La diffusione della pandemia da Coronavirus ha travolto le nostre esistenze, trascinandole in un vortice inaspettato e pericolosamente incerto di eventi.
L’entrata in scena di questo ormai più che noto virus nelle nostre vite, ha portato con sé una serie di sconvolgimenti e di cambiamenti, di vario genere, ai quali ora rispondiamo con falsa fermezza e serenità tramite la consueta frase “ormai ci siamo abituati”.
Ma abituarsi non significa necessariamente accettare di buon grado le novità che interessano la nostra quotidianità e la nostra esistenza. Esistono cambiamenti ai quali non ci abitueremo mai del tutto.

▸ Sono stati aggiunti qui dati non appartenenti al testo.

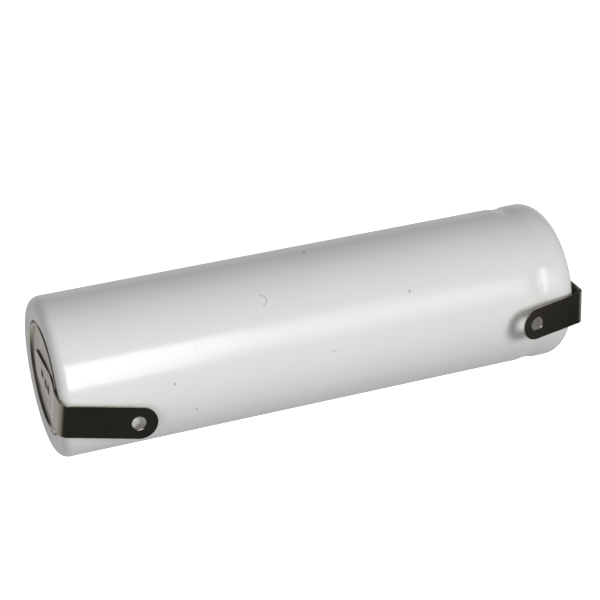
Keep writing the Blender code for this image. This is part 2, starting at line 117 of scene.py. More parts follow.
def start_material(name):
    """A new material with an empty node tree, and its object coordinates."""
    material = bpy.data.materials.new(name)
    material.use_nodes = True
    material.node_tree.nodes.clear()
    place = add(material.node_tree, "ShaderNodeTexCoord").outputs["Object"]
    return material, material.node_tree, place


print("white as linear light:", linear("#FFFFFF"))

# %% [markdown]
# ## White shrink film
#
# The sleeve is heat-shrunk PVC, coloured white and blown as a thin tube. It comes out of the oven glossy,
# with a faint orange-peel surface, long soft lines from the extruder's die, and the odd speck or hair
# scratch from handling. PVC's index of refraction is about 1.53. The gloss is not perfect, so the lamp's
# reflection spreads into a soft band, which is what a roughness near 0.15 gives.


# %% The film's material
# A flaw is at a level along the cell in mm and an angle in degrees, from the tags' side upwards, and its
# third number is its size in mm.
PVC_IOR = 1.53
SPECKS = [
    (24.8, 97.0, 0.10),
    (32.6, 43.4, 0.07),
    (9.9, 12.4, 0.07),
    (11.8, -12.5, 0.06),
    (24.7, 12.2, 0.05),
]
HAIR_SCRATCH = (19.0, 58.0, 0.5)
CREASE = (12.1, 30.0, 1.3)


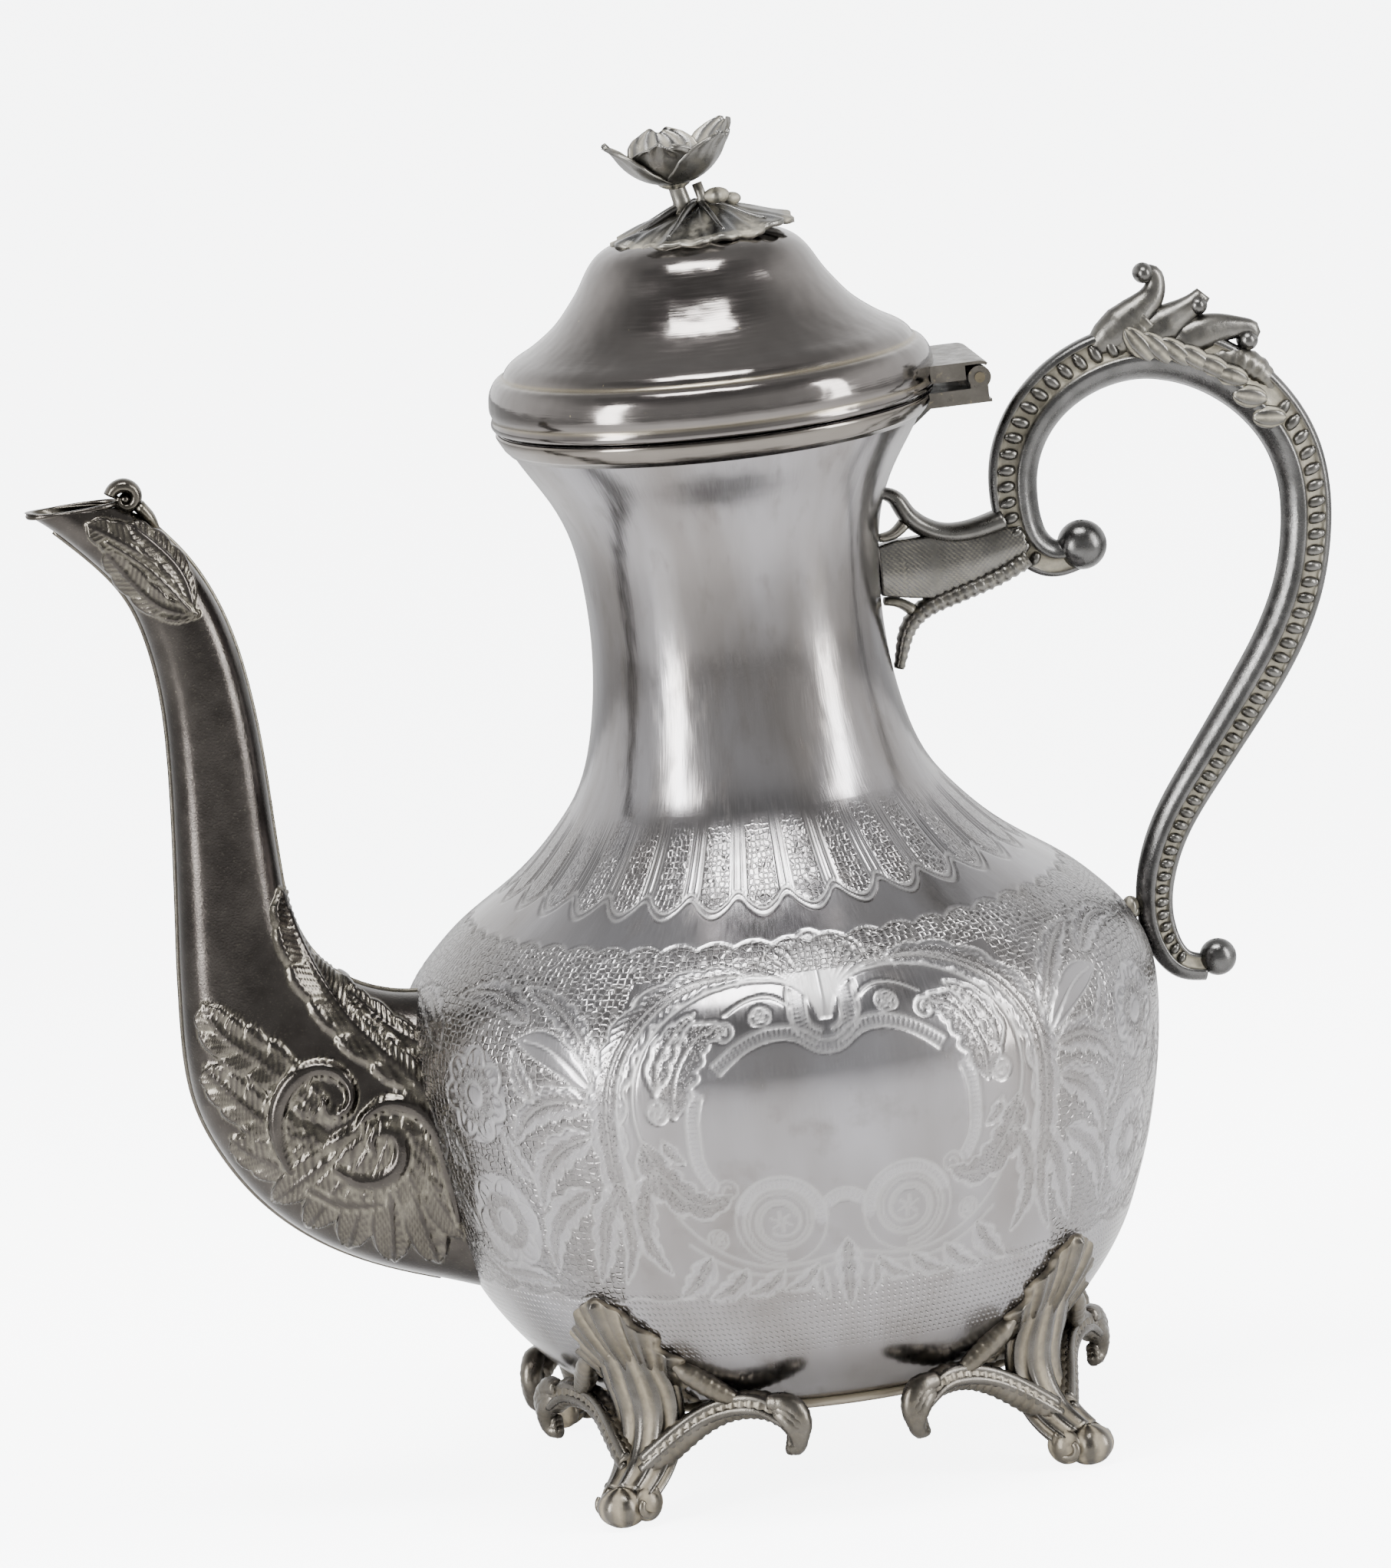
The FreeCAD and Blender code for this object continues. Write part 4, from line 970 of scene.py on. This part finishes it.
def handle_frame(step):
    """The handle's centre line, its outward direction in the centre plane and its half depth."""
    line = spline(HANDLE, step=step)
    along = unit(np.gradient(line, axis=0))
    out = np.stack([-along[:, 1], along[:, 0]], axis=1)
    return line, out, keyed(np.linspace(0, 1, len(line)), HANDLE_HALF)


def handle():
    """A channelled strap, beaded along both flanks."""
    line, out, half = handle_frame(0.6)
    narrow, bead_step = 0.82, 3.25
    s = np.asarray(HANDLE_SECTION)
    loop = np.concatenate([s, (s * (1, -1))[-2:0:-1]])
    dirt = np.concatenate([SECTION_DIRT, SECTION_DIRT[-2:0:-1]])
    half_y = narrow * half
    rings = np.stack([line[:, None, 0] + half[:, None] * loop[:, 0] * out[:, None, 0],
                      half_y[:, None] * loop[:, 1],
                      line[:, None, 1] + half[:, None] * loop[:, 0] * out[:, None, 1]], axis=-1)
    solid = Solid()
    solid.tube(rings, np.broadcast_to(dirt, rings.shape[:2]))
    # beads lying across the channel, both sides
    run = lengths(line)
    at = 8.0
    while at < run[-1] - 6:
        x, z = np.interp(at, run, line[:, 0]), np.interp(at, run, line[:, 1])
        o = np.array([np.interp(at, run, out[:, 0]), np.interp(at, run, out[:, 1])])
        h = np.interp(at, run, half)
        a = np.array([-o[1], o[0]])
        pitch = bead_step * (0.45 + 0.55 * h / 5.6)
        under_leaves = 84 < x < 106 and z > 184
        if not under_leaves:
            u = np.array([o[0] * 0.97 + a[0] * 0.22, 0, o[1] * 0.97 + a[1] * 0.22])
            u /= np.linalg.norm(u)
            v = np.cross(u, (0, 1, 0))
            for side in (-1, 1):
                centre = np.array([x + o[0] * h * 0.31, side * h * narrow * 0.47, z + o[1] * h * 0.31])
                solid.blob(centre, (pitch * 0.39, 1.5, h * 0.40), rows=7, cols=12,
                           tilt=(v, (0, 1, 0), u), dirt=0.12)
        at += pitch
    piece("handle_strap", solid, "pot", HANDLE_METAL, ["handle_scroll"])


def scroll_rod(solid, points, radii, flat=1.0, eye=0.0, eye_y=1.0, **more):
    line = upright(spline(points, step=0.6))
    solid.rod(line, radii, flat=flat, around=16, **more)
    if eye:
        solid.blob(line[-1], (eye, eye * eye_y, eye), dirt=0.05)


def crest():
    """Leaf scrolls that stand on the handle's top, over a row of leaf tips down each flank."""
    solid = Solid()
    scroll_rod(solid, [(73.5, 204.6), (77.6, 207.6), (81.6, 210.2), (84.6, 212.6), (86.6, 215.4),
                       (86.4, 218.2), (84.6, 218.6)],
               [2.2, 3.6, 4.2, 3.7, 2.7, 1.9, 1.5], 0.95, eye=2.0, eye_y=1.5, dirt=0.15)
    scroll_rod(solid, [(78.0, 205.0), (81.2, 207.4), (84.4, 210.0)], [2.6, 3.6, 3.2], 1.15, dirt=0.2,
               ribs=0.05, pitch=1.9)
    scroll_rod(solid, [(82.0, 204.6), (86.6, 207.4), (90.6, 209.6), (93.8, 211.6), (95.6, 212.9),
                       (94.4, 211.2)],
               [2.8, 4.2, 4.0, 2.9, 1.9, 1.4], 0.95, eye=2.0, eye_y=1.5, dirt=0.15)
    scroll_rod(solid, [(88.0, 203.0), (93.0, 205.2), (97.6, 206.2), (101.6, 206.0), (104.6, 205.0),
                       (103.4, 203.4)],
               [3.0, 4.0, 3.6, 2.7, 1.9, 1.4], 0.95, eye=2.1, eye_y=1.5, dirt=0.15)
    scroll_rod(solid, [(96.0, 200.4), (100.6, 199.6), (104.8, 197.0), (107.6, 192.6)], [2.4, 3.2, 2.8, 1.4],
               1.05, dirt=0.2, ribs=0.05, pitch=1.9)
    for side in (-1, 1):
        # overlapping leaf tips down each flank
        for k in range(8):
            share = k / 7
            x, z = (np.interp(share, [0, 0.35, 0.7, 1], keys)
                    for keys in ([82, 90.5, 98.6, 105.6], [205.4, 202.6, 197.8, 188.6]))
            lean = math.radians(np.interp(share, [0, 1], [62, -8]))
            u = np.array([math.cos(lean) * 0.5 + 0.5, 0, -math.sin(lean) * 0.9 - 0.25])
            u /= np.linalg.norm(u)
            v = np.cross(u, (0, 1, 0))
            solid.blob((x, side * 3.8, z), (2.3, 1.25, 4.3 - 1.0 * share), rows=14, cols=28,
                       tilt=(v, (0, 1, 0), u), dirt=0.12, lobes=6, depth=0.14)
    piece("handle_cresting", solid, "pot", HANDLE_METAL, ["handle_crest"])


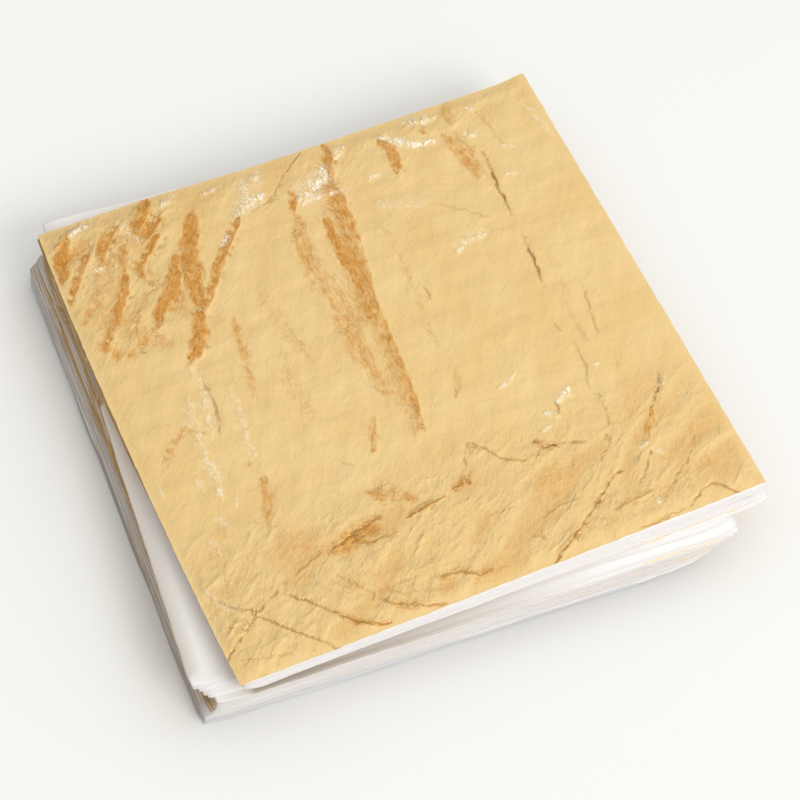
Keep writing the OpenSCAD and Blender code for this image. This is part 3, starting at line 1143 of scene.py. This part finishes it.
FRONT_LEFT_CREASES = (
    Crease(Mark.FAINT, ((-52, -3), (-56, 0), (-60, -3), (-63.5, -7)), 1.3),
    Crease(Mark.FAINT, ((-44, -20), (-45, -26), (-48, -33)), 2.6, 0.9),
    Crease(Mark.FAINT, ((-44, -14), (-47, -17)), 0.9),
    Crease(Mark.LINE, ((-47, 13), (-46.8, 5), (-47.8, -1), (-49, -5)), 0.45, 0.55),
    Crease(Mark.STREAK, ((-48.5, 17), (-48, 10), (-49, 4), (-51, -5)), 0.8, 0.7),
    Crease(Mark.STREAK, ((-52, 9), (-53, 3), (-54, -6), (-54, -16), (-55, -22)), 1.1, 0.9),
    Crease(Mark.STREAK, ((-42, 8), (-42, 0), (-43.5, -7), (-43.5, -14)), 0.7, 0.7),
    Crease(Mark.STREAK, ((-51.5, -22), (-52.3, -25)), 0.5, 0.7),
    Crease(Mark.STREAK, ((-58.5, -14), (-58, -18)), 0.6, 0.6),
    Crease(Mark.STREAK, ((-57, -26), (-56.5, -31)), 0.6, 0.6),
    Crease(Mark.STREAK, ((-61.5, -31), (-60.5, -36)), 0.6, 0.6),
    Crease(Mark.STREAK, ((-67, -13), (-67, -15.5)), 0.5, 0.7),
    Crease(Mark.STREAK, ((-67.5, -43), (-66, -48), (-62, -53)), 0.5, 0.6),
    Crease(Mark.LINE, ((-66, -47), (-63, -51), (-58.5, -53.5), (-54, -51.5), (-50, -49)), 0.6, 0.7),
    Crease(Mark.LINE, ((-70.5, -63), (-66, -59.5), (-62, -57), (-59, -54.5)), 0.6, 0.75),
    Crease(Mark.LINE, ((-60, -54), (-57, -57), (-54, -61), (-50, -65), (-45, -70)), 0.6, 0.7),
    Crease(Mark.CRUMPLE, ((-66, -55), (-61, -57)), 2.2, 0.5),
    Crease(Mark.LINE, ((-51, -52), (-48, -55), (-45, -58), (-42, -62)), 0.8, 0.9),
    Crease(Mark.CRUMPLE, ((-42, -61), (-39, -65), (-35, -67.5), (-31, -69)), 1.2),
    Crease(Mark.CRUMPLE, ((-30, -63), (-26, -66), (-21, -68), (-17, -69.5)), 1.7, 0.75),
    Crease(Mark.CRUMPLE, ((-47, -48), (-43, -46), (-39, -45)), 1.4, 0.5),
    Crease(Mark.CRUMPLE, ((-36, -45), (-32, -44), (-28, -42.5), (-22, -41.8)), 2.0),
    Crease(Mark.FAINT, ((-37, -46), (-30, -45), (-24, -44)), 4.0),
    Crease(Mark.FAINT, ((-45, -50), (-36, -56), (-28, -62), (-14, -64), (0, -66)), 5.0, 0.55),
    Crease(Mark.CRUMPLE, ((-30, -46), (-26, -47), (-20, -47)), 2.2, 0.65),
    Crease(Mark.FAINT, ((-22, -34), (-15, -38), (-12, -41)), 3.2),
    Crease(Mark.FAINT, ((-50, -30), (-46, -38), (-40, -44)), 4.0, 0.5),
    Crease(Mark.CRUMPLE, ((-16, -44.3), (-10, -43), (-5, -42.6)), 1.0, 0.9),
    Crease(Mark.LINE, ((-38, -52), (-35, -56), (-32, -60), (-33, -61.5)), 0.5, 0.35),
    Crease(Mark.LINE, ((-25, -60), (-20, -60)), 0.5, 0.5),
    Crease(Mark.CRUMPLE, ((-20, -58), (-15, -57.5)), 1.0, 0.4),
    Crease(Mark.CRUMPLE, ((-15, -62), (-10, -63), (-6, -65.5), (-3, -65.5)), 1.5, 0.75),
    Crease(Mark.LINE, ((-67, -64), (-60, -66), (-56, -67)), 0.5, 0.35),
    Crease(Mark.LINE, ((-26, -22), (-22, -26)), 0.5, 0.25),
)

FRONT_RIGHT_CREASES = (
    Crease(Mark.CRUMPLE, ((-2, -41.5), (1, -40.5), (2.5, -42)), 1.1),
    Crease(Mark.LINE, ((2.5, -40), (4, -34.5), (6.5, -30.5), (9, -33), (12, -38)), 0.6, 0.6),
    Crease(Mark.CRUMPLE, ((6, -33), (9, -34)), 1.8, 0.65),
    Crease(Mark.LINE, ((12, -38), (17, -41), (21, -40.5), (25, -39.7), (30, -40.5), (34, -42)), 0.9, 0.65),
    Crease(Mark.CRUMPLE, ((22, -37), (24, -39.5), (27, -41)), 1.3, 0.95),
    Crease(Mark.CRUMPLE, ((12, -69.5), (16, -67), (20, -65), (25, -62)), 1.1, 0.95),
    Crease(Mark.LINE, ((12, -69.5), (20, -65), (25, -61.5), (30, -58), (34, -55), (39, -52.5)), 0.7),
    Crease(Mark.LINE, ((41, -58), (45, -54.5), (47.5, -51)), 0.5, 0.8),
    Crease(Mark.STREAK, ((48, -50), (50, -52), (53, -54)), 0.5, 0.8),
    Crease(Mark.GLINT, ((45, -49), (48, -48.5)), 0.6, 0.6),
    Crease(Mark.LINE, ((45, -64), (49, -61), (52, -58.5), (56, -56), (60, -51)), 0.5, 0.6),
    Crease(Mark.CRUMPLE, ((32, -62), (37, -61.5), (43, -61)), 1.0, 0.6),
    Crease(Mark.CRUMPLE, ((35, -69.5), (45, -69), (50, -68.5)), 1.0, 0.55),
    Crease(Mark.LINE, ((50, -68.5), (54, -66), (58, -65), (60, -67), (62.5, -70)), 0.6, 0.75),
    Crease(Mark.LINE, ((60, -30.5), (58.5, -34.5), (56, -37), (53.5, -39.5)), 0.5, 0.95),
    Crease(Mark.BAND, ((53.5, -39.5), (51.5, -43), (48, -47.5)), 0.8, 0.6),
    Crease(Mark.LINE, ((43, -31), (42.5, -36), (41.5, -39.5)), 0.5, 0.6),
    Crease(Mark.FAINT, ((41.5, -40), (39, -44), (35, -49)), 1.1, 0.9),
    Crease(Mark.LINE, ((42, -6), (42.3, -10)), 0.7, 0.35),
    Crease(Mark.LINE, ((44, -14), (44, -21), (42.5, -25), (41.5, -29)), 0.5, 0.4),
    Crease(Mark.LINE, ((54.2, 2), (53, -4), (52, -9), (51, -14)), 0.6, 0.4),
    Crease(Mark.FAINT, ((54, -22), (51, -26)), 1.6, 0.7),
    Crease(Mark.FAINT, ((20, -66), (34, -62), (50, -62), (62, -58)), 5.0, 0.5),
    Crease(Mark.GLINT, ((28, -30.5), (31, -32.7)), 0.7, 0.9),
    Crease(Mark.GLINT, ((32, -29), (34, -28), (37, -26)), 0.8, 0.9),
    Crease(Mark.GLINT, ((25, -35), (28, -34.6)), 0.6, 0.7),
    Crease(Mark.LINE, ((31.8, -29), (31.5, -32)), 0.4, 0.6),
    Crease(Mark.GLINT, ((20, -19.3), (22, -19.2), (26, -17)), 0.6, 0.6),
    Crease(Mark.GLINT, ((46, -22.3), (47.3, -22.2)), 0.6, 0.9),
    Crease(Mark.GLINT, ((42, -64.3), (43.5, -64.5)), 0.7),
    Crease(Mark.GLINT, ((59.3, -34.5), (60.5, -33)), 0.5, 0.8),
    Crease(Mark.CRUMPLE, ((3, -52), (9, -51.8)), 0.7, 0.45),
    Crease(Mark.CRUMPLE, ((15, -57), (20, -56), (25, -55.5)), 0.9, 0.45),
    Crease(Mark.CRUMPLE, ((10, -60.5), (13, -63)), 1.1, 0.45),
)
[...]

Sconvolgimenti che continueranno a lasciarci con quel sentore amaro in bocca.
E anche se abbiamo imparato a sorridere con gli occhi e a comunicare attraverso la mascherina. Anche se igienizzarci le mani ogni volta che usciamo di casa può solo farci bene. E anche se i bambini, perfino quelli più piccoli, hanno imparato a vivere la scuola diversamente, con i banchi distanziati e tutte le norme igieniche del caso. Esistono cambiamenti e, soprattutto, distanziamenti ai quali dobbiamo abituarci per forza, ma che non riusciremo ad accettare mai con facilità.

E queste sono le conseguenze sociali peggiori che il Coronavirus ha portato con sé. Quei cambiamenti, quelle tracce del suo passaggio, di cui ci rendiamo conto soltanto quando finiamo per sbatterci la testa contro. E il dolore dell’impatto è sempre più forte di quanto si possa immaginare.
Ce ne si rende conto una volta varcato il cancello dell’ospedale.
Il posteggio auto, quasi sempre colmo di macchine, tanto da rendere ardua l’impresa di trovare un parcheggio libero, è ora deserto. Qualche auto posteggiata qua e là, come un fiore robusto e resistente che spunta tenace tra i granelli di sabbia. Affrontando l’aridità del terreno e fiorendo alla luce cocente e apparentemente avversa del sole infuocato.

Per un istante, uno soltanto, ci sentiamo fiori anche noi. Fiori coraggiosi che affrontano le avversità e l’aridità del suolo, e che riescono con tutte le loro forze a emergere dalla sabbia e a respirare a pieni polmoni. Lo sguardo fiero puntato verso il cielo terso.
Ma la verità è che quella desolazione non fa altro che ricordarci che siamo lì, in quel malinconico posteggio d’ospedale, soltanto perché dobbiamo, perché ne va della nostra vita, di quella delle persone che amiamo. Altrimenti anche noi, come quel vuoto posteggio continua a ricordarci, staremmo parcheggiando da tutt’altra parte.
Ma in questo momento, per qualche inspiegabile disegno del destino, siamo fiori. Fiori nati nel deserto, sbocciati per combattere le avversità e in esse fiorire.

E allora superiamo la struttura “provvisoria” adibita a centro tamponi per la diagnostica dell’infausto Covid-19. Ci lasciamo alle spalle i lembi di quella tenda che fluttuano al passaggio del vento…chissà forse vorrebbero scappare anche loro, volare liberi nel cielo e allontanarsi verso paesaggi più lieti. E varchiamo la soglia dell’ospedale.
Ci siamo. Abbiamo sbattuto dolorosamente e inaspettatamente la fronte contro uno dei cambiamenti più violenti e tristi che il Coronavirus ci abbia imposto.

Corsie di reparto vuote. E non perché non ci siano malati, ma perché sono tutti nelle loro stanze, attenti a non varcarne la soglia se non è strettamente necessario, con le mascherine a protezione del volto…ma a questo siamo “abituati”…in attesa della visita dei familiari.
Ecco, è questa la realtà alla quale non ci abitueremo mai. È questa la realtà che impariamo a conoscere solo quando ci siamo dentro, perché qui dentro ci siamo inevitabilmente caduti. Quella realtà fatta di permessi per poter andare ad abbracciare le persone che amiamo ricoverate in ospedale. Permessi che, una volta ottenuti, ti fanno sentire come un vincitore dopo aver scalato la montagna più impervia. Quella realtà fatta di camicioni e di cuffie, di abbracci che vorrebbero essere più stretti, più lunghi…più liberi.
Una realtà con la quale non avremmo mai voluto confrontarci in primissima persona.

Ma siamo fiori. Fiori nati nel deserto, destinati a combattere contro le avversità e a scavare tra la sabbia per trovare l’aria. E respirarla. Ancora e ancora.
Siamo fiori destinati a bucare il terreno e a ergerci fieri verso quel sole che brilla ancora. Brilla sempre, nonostante tutto.